One way to circumvent the messiness of open-ended interviews is to turn them into closed-ended, multiple-choice tests. As the critics would predict, children do exhibit less coherence on multiple-choice tests than in open-ended interviews. They select responses consistent with a spherical model of the earth on some questions but select responses consistent with a nonspherical model on others. This finding should not be a surprise, though. Children could easily provide correct answers to multiple-choice questions without understanding why those answers are correct. It’s long been known that multiple-choice questions are easier than fill-in-the-blank questions because the correct answer to a multiple-choice question is provided as part of the question itself; one need only recognize it. And children are surrounded by the correct answers every day. Their classrooms are filled with globes, not hollow spheres, and their textbooks are filled with photographs of a round earth, not an elliptical earth.

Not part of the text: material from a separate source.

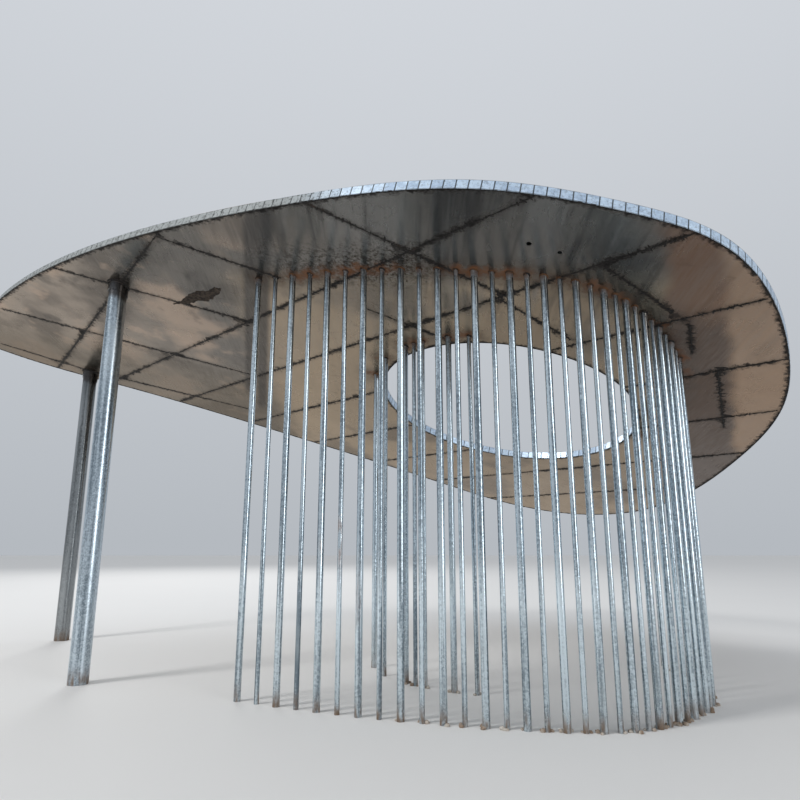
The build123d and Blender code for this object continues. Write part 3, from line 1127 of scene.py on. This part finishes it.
@dataclass
class EdgeStrips:
    """The creased strips of the channel round the roof and round the opening."""

    layout: Layout
    wall: float = 0.003
    slit: float = 0.0105
    slit_depth: float = 0.0025
    slit_tone: float = 0.5
    waver: float = 0.0013

    def ring(self, loop: Sequence[Vector], outward: float, seed: int) -> Mesh:
        """Makes an upright strip along a closed loop, with a slit at each crease.

        Args:
            loop: The loop that its face follows.
            outward: 1 where its face looks away from the loop's middle, -1 where it looks to the middle.
            seed: What its unevenness is drawn from.

        Returns:
            The strip.
        """
        dice = random.Random(seed)
        bm = bmesh.new()
        edges = closed_edges(bm, loop)
        top = made_verts(bmesh.ops.extrude_edge_only(bm, edges=edges))
        bmesh.ops.translate(bm, verts=top, vec=(0.0, 0.0, PLANE.depth))
        bmesh.ops.recalc_face_normals(bm, faces=bm.faces[:])
        middle = sum(loop, Vector()) / len(loop)
        first = bm.faces[:][0]
        if first.normal.dot((first.calc_center_median() - middle).normalized()) * outward < 0:
            bmesh.ops.reverse_faces(bm, faces=bm.faces[:])
        bm.normal_update()
        tone = bm.faces.layers.float.new("flat")
        dark = bm.faces.layers.float.new("slit")
        for edge in edges:
            edge.link_faces[0][tone] = dice.random()
        for vertex in bm.verts:
            vertex.co -= flat(vertex.normal.x, vertex.normal.y) * dice.uniform(0.0, self.waver)
        creases = [e for e in bm.edges if abs(e.verts[0].co.z - e.verts[1].co.z) > PLANE.depth / 2]
        cut = {"offset": self.slit / 2, "offset_type": "OFFSET", "segments": 1, "profile": 0.5}
        slits = bmesh.ops.bevel(bm, geom=creases, affect="EDGES", material=-1, **cut)["faces"]
        for face in bmesh.ops.extrude_discrete_faces(bm, faces=slits)["faces"]:
            bmesh.ops.translate(bm, verts=face.verts[:], vec=-face.normal * self.slit_depth)
            for part in (face, *(other for edge in face.edges for other in edge.link_faces)):
                part[tone], part[dark] = self.slit_tone, 1.0
        bmesh.ops.remove_doubles(bm, verts=bm.verts[:], dist=1e-6)
        bm.normal_update()
        return bm

    def build(self, finish: Material) -> None:
        """Makes the two strips in place of the channels.

        Args:
            finish: Their material.
        """
        for name, loop, outward, seed, channel in (
            ("roof_edge_strip", self.layout.outline, 1.0, 5, "edge_channel"),
            ("opening_edge_strip", self.layout.oculus, -1.0, 9, "oculus_channel"),
        ):
            nodes = sorted(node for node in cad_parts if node.startswith(channel))
            piece = link(name, self.ring(loop, outward, seed), finish, nodes, smooth=False)
            thick = piece.modifiers.new("wall", "SOLIDIFY")
            thick.thickness = self.wall
            thick.offset = -1.0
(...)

Multiple-choice tests measure children’s memory for earth-related information but not their understanding of it
Multiple choice questions in our examinations might not help our children in understanding the concepts they are supposed to test. In this excerpt, children who go through the tests select answers that might be contradictory to each other, showing that they did not have a mental model of the shape of the earth.
Multiple choice questions ultimately just serves as a test of pattern recognition and memories and might not really test one’s ability to understand things as much as having to verbalise your thoughts on an open-ended question. While it might be easier to score or mark these tests, open-ended questions can help develop better critical thinking or mental modelling skills which are important for their future.